Nicol further rubber-stamped his ascendancy over the Canadian recently by defeating him again, this time in the final of the Heliopolis Open in Cairo. It sets the Scot up nicely for his final assault of the year. But what really makes Nicol the firm favourite to become world champion is his state of mind.

By his own admission, he felt uncomfortable at first with his new world ranking. "Jansher had been around for so long that I felt like an imposter," he admitted.

"Winning the British Open definitely helped me to relax. After losing both the British and World finals last year, it was obviously time for me to start winning a major title.

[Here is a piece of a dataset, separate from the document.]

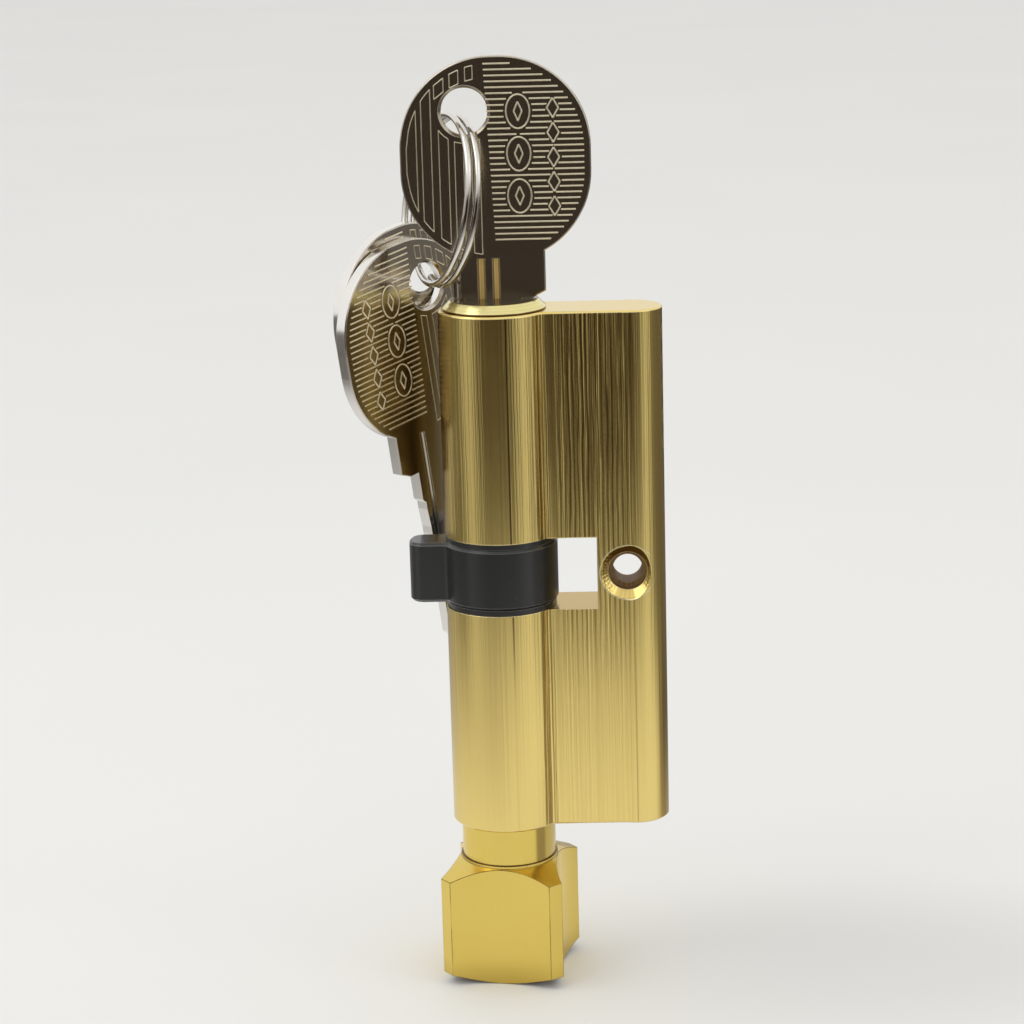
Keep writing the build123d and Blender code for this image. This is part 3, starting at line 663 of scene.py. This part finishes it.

"I've only just started to feel comfortable about being the world No 1. Jansher was such a legend that it has taken a long time to shake off his No 1 image. But he seems to be gone now, and the gap between me and the rest is growing by the week. I'm winning more and more tournaments, and there doesn't seem to be a great challenge, or at least not a lasting one, from anyone."

Really? "I think it must be pretty demoralising for some of the other players," Nicol continued. "They'd all waited for Jansher to go. I remember last year when Jansher withdrew from tournaments. Suddenly 10 or so players believed they stood a chance of winning. Incredibly, for squash, we all told each other this.

"Now I've suddenly accelerated away, and I intend fully to enjoy my own dominant patch. I'm not saying I'm going to emulate Jansher. That would be practically impossible. But I don't see why I can't have it my way for the next four years."

Nicol does not see why he should not become the world champion this week, either. "I'm better equipped to win it than I was last year, that's for sure," he confirmed, with a confident nod of his head. "I'm more aware, and I'm a great deal hungrier."

There is one, final reason why he believes he will place that final piece in his sporting jigsaw. "Jansher Khan ruled the squash world for a decade," he announces, as he trots off for yet more practice on the court. "That was his time. I think now it's my time."